### Exercise details
Look through the listing for the word "parts". Copy each line that has it.
== Provided records ==
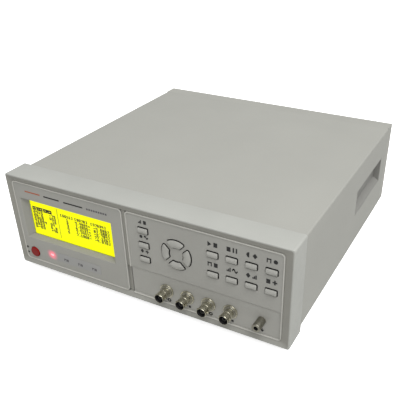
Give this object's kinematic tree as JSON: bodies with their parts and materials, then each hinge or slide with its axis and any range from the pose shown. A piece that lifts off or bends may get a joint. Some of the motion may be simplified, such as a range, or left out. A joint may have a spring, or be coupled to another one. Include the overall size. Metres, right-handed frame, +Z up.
{
  "type": "lcr meter",
  "caption": "Bench component-measuring meter in a flat grey case: yellow backlit display, arrow-key ring, function keys, coaxial jacks, ground post, side grips and tilt legs.",
  "frame": {"origin": "centre of the whole outline seen from above, on the plane the feet stand on", "axes": "+Z up, +X to the right seen from the front, front panel faces -Y, jacks point along -Y"},
  "size_m": [0.31, 0.3252, 0.113],
  "materials": {
    "bezel_plastic": "fine textured, warm light grey",
    "panel_plastic": "fine textured, mid grey",
    "key_plastic": "smooth satin mid grey",
    "painted_steel": "fine textured powder coat, light warm grey",
    "zinc_steel": "zinc plated",
    "rear_paint": "fine textured powder coat",
    "grip_plastic": "fine textured grey",
    "display_frame": "zinc plated",
    "lcd_yellow": "yellow-green backlit glass, lit",
    "circuit_board": "green solder mask",
    "smoke_strip": "translucent smoke grey",
    "led": "clear pink-red lens, first one lit",
    "black_plastic": "moulded black",
    "brass_nickel": "dull nickel plate",
    "screw_steel": "bright zinc",
    "insulator": "moulded dark insulator",
    "gold_brass": "gold flashed brass",
    "dull_contact": "tarnished contact metal",
    "core_steel": "varnished steel laminations",
    "coil_wrap": "yellow tape over copper winding",
    "capacitor_sleeve": "dark blue sleeve",
    "heatsink_aluminium": "extruded, natural",
    "black_cable": "matt jacket",
    "grey_cable": "grey ribbon",
    "brown_cable": "brown insulation",
    "connector_shell": "tin plated shell",
    "foot_rubber": "matt black",
    "leg_plastic": "moulded black",
    "button_red": "dark red, glossy",
    "fuse_glass": "clear glass tube with metal caps"
  },
  "bodies": {
    "chassis": {"front_bezel": "bezel_plastic", "display_panel": "panel_plastic", "keypad_panel": "panel_plastic", "front_subpanel": "zinc_steel", "lcd_frame": "display_frame", "lcd_glass": "lcd_yellow", "display_board": "circuit_board", "indicator_strip": "smoke_strip", "indicator_leds": "led", "keypad_board": "circuit_board", "key_switches": "black_plastic", "standoffs": "brass_nickel", "screws": "screw_steel", "bnc_bodies": "brass_nickel", "bnc_insulators": "insulator", "bnc_contacts": "dull_contact", "panel_nuts": "brass_nickel", "ground_post": "brass_nickel", "top_cover": "painted_steel", "chassis_tray": "zinc_steel", "rear_frame": "bezel_plastic", "rear_panel": "rear_paint", "left_grip": "grip_plastic", "right_grip": "grip_plastic", "main_board": "circuit_board", "main_chips": "black_plastic", "transformer_core": "core_steel", "transformer_coil": "coil_wrap", "supply_capacitors": "capacitor_sleeve", "heatsink": "heatsink_aluminium", "coax_leads": "black_cable", "ribbon_cables": "grey_cable", "mains_leads": "brown_cable", "power_switch": "black_plastic", "power_inlet": "black_plastic", "inlet_pins": "gold_brass", "serial_port": "connector_shell", "handler_port": "connector_shell", "feet": "foot_rubber"},
    "key_side_top": {"key_side_top": "key_plastic"},
    "key_side_middle": {"key_side_middle": "key_plastic"},
    "key_side_low": {"key_side_low": "key_plastic"},
    "key_up": {"key_up": "key_plastic"},
    "key_right": {"key_right": "key_plastic"},
    "key_down": {"key_down": "key_plastic"},
    "key_left": {"key_left": "key_plastic"},
    "key_a1": {"key_a1": "key_plastic"},
    "key_a2": {"key_a2": "key_plastic"},
    "key_a3": {"key_a3": "key_plastic"},
    "key_a4": {"key_a4": "key_plastic"},
    "key_b1": {"key_b1": "key_plastic"},
    "key_b2": {"key_b2": "key_plastic"},
    "key_b3": {"key_b3": "key_plastic"},
    "key_b4": {"key_b4": "key_plastic"},
    "power_button": {"power_button": "button_red"},
    "fuse_drawer": {"fuse_drawer": "black_plastic", "fuse": "fuse_glass"},
    "left_tilt_leg": {"left_tilt_leg": "leg_plastic"},
    "right_tilt_leg": {"right_tilt_leg": "leg_plastic"}
  },
  "joints": [
    {"name": "key_side_top_travel", "type": "slide", "parent": "chassis", "child": "key_side_top", "axis": [0, 1, 0], "range_m": [0, 0.0005]},
    {"name": "key_side_middle_travel", "type": "slide", "parent": "chassis", "child": "key_side_middle", "axis": [0, 1, 0], "range_m": [0, 0.0005]},
    {"name": "key_side_low_travel", "type": "slide", "parent": "chassis", "child": "key_side_low", "axis": [0, 1, 0], "range_m": [0, 0.0005]},
    {"name": "key_up_travel", "type": "slide", "parent": "chassis", "child": "key_up", "axis": [0, 1, 0], "range_m": [0, 0.0005]},
    {"name": "key_right_travel", "type": "slide", "parent": "chassis", "child": "key_right", "axis": [0, 1, 0], "range_m": [0, 0.0005]},
    {"name": "key_down_travel", "type": "slide", "parent": "chassis", "child": "key_down", "axis": [0, 1, 0], "range_m": [0, 0.0005]},
    {"name": "key_left_travel", "type": "slide", "parent": "chassis", "child": "key_left", "axis": [0, 1, 0], "range_m": [0, 0.0005]},
    {"name": "key_a1_travel", "type": "slide", "parent": "chassis", "child": "key_a1", "axis": [0, 1, 0], "range_m": [0, 0.0005]},
    {"name": "key_a2_travel", "type": "slide", "parent": "chassis", "child": "key_a2", "axis": [0, 1, 0], "range_m": [0, 0.0005]},
    {"name": "key_a3_travel", "type": "slide", "parent": "chassis", "child": "key_a3", "axis": [0, 1, 0], "range_m": [0, 0.0005]},
    {"name": "key_a4_travel", "type": "slide", "parent": "chassis", "child": "key_a4", "axis": [0, 1, 0], "range_m": [0, 0.0005]},
    {"name": "key_b1_travel", "type": "slide", "parent": "chassis", "child": "key_b1", "axis": [0, 1, 0], "range_m": [0, 0.0005]},
    {"name": "key_b2_travel", "type": "slide", "parent": "chassis", "child": "key_b2", "axis": [0, 1, 0], "range_m": [0, 0.0005]},
    {"name": "key_b3_travel", "type": "slide", "parent": "chassis", "child": "key_b3", "axis": [0, 1, 0], "range_m": [0, 0.0005]},
    {"name": "key_b4_travel", "type": "slide", "parent": "chassis", "child": "key_b4", "axis": [0, 1, 0], "range_m": [0, 0.0005]},
    {"name": "power_button_travel", "type": "slide", "parent": "chassis", "child": "power_button", "axis": [0, 1, 0], "range_m": [0, 0.003]},
    {"name": "fuse_drawer_travel", "type": "slide", "parent": "chassis", "child": "fuse_drawer", "axis": [0, 1, 0], "range_m": [0, 0.018]},
    {"name": "left_tilt_leg_hinge", "type": "hinge", "parent": "chassis", "child": "left_tilt_leg", "pos_m": [-0.113, -0.11245, 0.004], "axis": [-1, 0, 0], "range_deg": [0, 95]},
    {"name": "right_tilt_leg_hinge", "type": "hinge", "parent": "chassis", "child": "right_tilt_leg", "pos_m": [0.113, -0.11245, 0.004], "axis": [-1, 0, 0], "range_deg": [0, 95]}
  ]
}
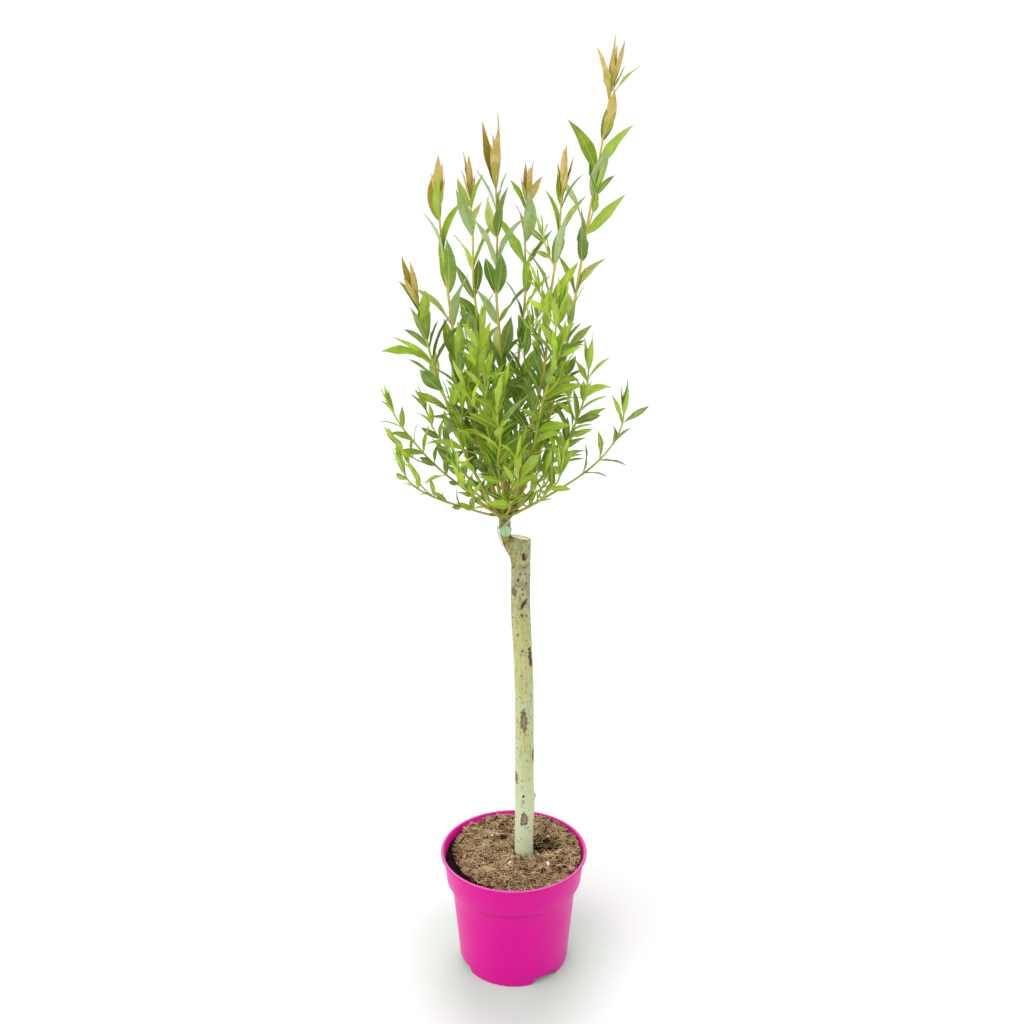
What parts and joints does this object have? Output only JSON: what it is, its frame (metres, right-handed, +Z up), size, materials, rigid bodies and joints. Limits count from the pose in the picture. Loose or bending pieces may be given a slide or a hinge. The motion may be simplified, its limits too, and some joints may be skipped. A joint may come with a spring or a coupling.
{
  "type": "potted willow standard",
  "caption": "Young willow grown as a standard: a bare pale trunk cut off square, a short side stub with a head of upright leafy shoots, in a round plastic pot full of potting mix.",
  "frame": {"origin": "on the ground, at the centre of the pot's round foot, which is also within a few millimetres of the middle of the whole plant's box", "axes": "+Z up along the pot's axis, +X to the right of a viewer who stands where the picture was taken, +Y away from that viewer"},
  "size_m": [0.3184, 0.2507, 1.1304],
  "materials": {
    "pot_plastic": "satin moulded plastic, magenta",
    "potting_mix": "loose brown fibre and bark, rough",
    "trunk_bark": "smooth young bark, pale yellow green with dark pores",
    "shoot_bark": "smooth young bark, olive to ochre",
    "leaves": "thin satin leaves, green with paler undersides",
    "tie_plastic": "soft translucent plastic, pale green"
  },
  "bodies": {
    "root": {"pot": "pot_plastic", "potting_mix": "potting_mix", "trunk": "trunk_bark", "head_stub": "shoot_bark", "tie_clip": "tie_plastic", "bough_tall_right": "shoot_bark", "bough_tall_centre": "shoot_bark", "bough_tall_left": "shoot_bark", "bough_mid_left": "shoot_bark", "bough_mid_centre": "shoot_bark", "bough_mid_right": "shoot_bark", "bough_low_left": "shoot_bark", "bough_arching_right": "shoot_bark", "bough_bright_left": "shoot_bark", "bough_bright_right": "shoot_bark", "bough_small_centre": "shoot_bark", "foliage_tall_right": "leaves", "foliage_tall_centre": "leaves", "foliage_tall_left": "leaves", "foliage_mid_left": "leaves", "foliage_mid_centre": "leaves", "foliage_mid_right": "leaves", "foliage_low_left": "leaves", "foliage_low_right": "leaves", "foliage_arching_right": "leaves", "foliage_spreading_left": "leaves", "foliage_inner_left": "leaves", "foliage_lowest_left": "leaves", "foliage_front": "leaves", "foliage_front_short": "leaves", "foliage_bright_left": "leaves", "foliage_bright_right": "leaves", "foliage_small_centre": "leaves", "foliage_back_left": "leaves", "foliage_back": "leaves", "foliage_back_right": "leaves", "foliage_back_low_left": "leaves", "foliage_back_low_right": "leaves", "foliage_front_low_left": "leaves", "foliage_front_low_right": "leaves"}
  },
  "joints": []
}
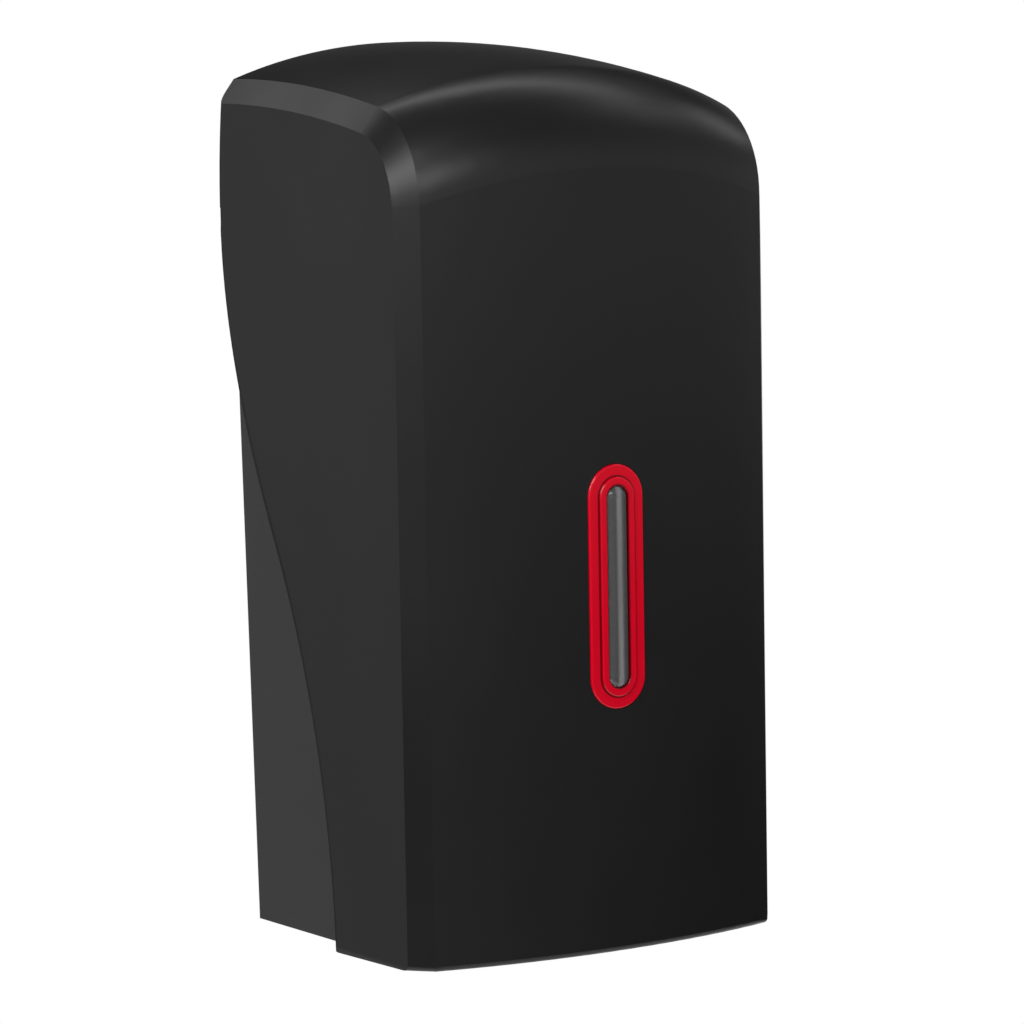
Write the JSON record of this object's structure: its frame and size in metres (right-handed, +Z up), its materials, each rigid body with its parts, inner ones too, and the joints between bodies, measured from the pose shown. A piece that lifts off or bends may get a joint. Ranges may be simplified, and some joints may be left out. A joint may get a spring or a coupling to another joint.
{
  "type": "folded toilet tissue dispenser",
  "caption": "Wall mounted lockable dispenser for packs of folded toilet tissue, with a crowned cover hinged at the bottom, a level window and a bottom outlet.",
  "frame": {"origin": "centre of the pattern of wall fixing slots, on the wall plane", "axes": "+X to the right as seen by the user, +Y into the wall, +Z up; the cover faces -Y"},
  "size_m": [0.1414, 0.1397, 0.3015],
  "materials": {
    "cover_plastic": "satin black, fine moulded sheen",
    "housing_plastic": "matt black moulded",
    "throat_plastic": "smooth black moulded",
    "bezel_red": "gloss red",
    "smoked_lens": "clear, lightly smoked, polished",
    "retainer_plastic": "matt black moulded",
    "zinc_steel": "zinc plated",
    "natural_acetal": "natural white bearing plastic",
    "lock_chrome": "satin chrome"
  },
  "bodies": {
    "housing": {"back_housing": "housing_plastic", "throat_insert": "throat_plastic", "hinge_bush_left": "natural_acetal", "hinge_bush_right": "natural_acetal", "lock_keeper": "zinc_steel", "keeper_screws": "zinc_steel"},
    "cover": {"front_cover": "cover_plastic", "window_bezel": "bezel_red", "window_lens": "smoked_lens", "lens_retainer": "retainer_plastic", "retainer_screws": "zinc_steel", "hinge_pin_left": "zinc_steel", "hinge_pin_right": "zinc_steel", "hinge_washer_left": "natural_acetal", "hinge_washer_right": "natural_acetal", "lock_barrel": "lock_chrome", "lock_nut": "lock_chrome"},
    "lock": {"lock_plug": "lock_chrome", "lock_cam": "zinc_steel", "cam_washer": "zinc_steel", "cam_screw": "zinc_steel"}
  },
  "joints": [
    {"name": "cover_hinge", "type": "hinge", "parent": "housing", "child": "cover", "pos_m": [0, -0.098, -0.136], "axis": [1, 0, 0], "range_deg": [0, 100]},
    {"name": "lock_turn", "type": "hinge", "parent": "cover", "child": "lock", "pos_m": [0.07, -0.026, 0.078], "axis": [1, 0, 0], "range_deg": [0, 90]}
  ]
}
===
### Answer for the task
Give this object's kinematic tree as JSON: bodies with their parts and materials, then each hinge or slide with its axis and any range from the pose shown. A piece that lifts off or bends may get a joint. Some of the motion may be simplified, such as a range, or left out. A joint may have a spring, or be coupled to another one. Include the overall size. Metres, right-handed frame, +Z up.
What parts and joints does this object have? Output only JSON: what it is, its frame (metres, right-handed, +Z up), size, materials, rigid bodies and joints. Limits count from the pose in the picture. Loose or bending pieces may be given a slide or a hinge. The motion may be simplified, its limits too, and some joints may be skipped. A joint may come with a spring or a coupling.
Write the JSON record of this object's structure: its frame and size in metres (right-handed, +Z up), its materials, each rigid body with its parts, inner ones too, and the joints between bodies, measured from the pose shown. A piece that lifts off or bends may get a joint. Ranges may be simplified, and some joints may be left out. A joint may get a spring or a coupling to another joint.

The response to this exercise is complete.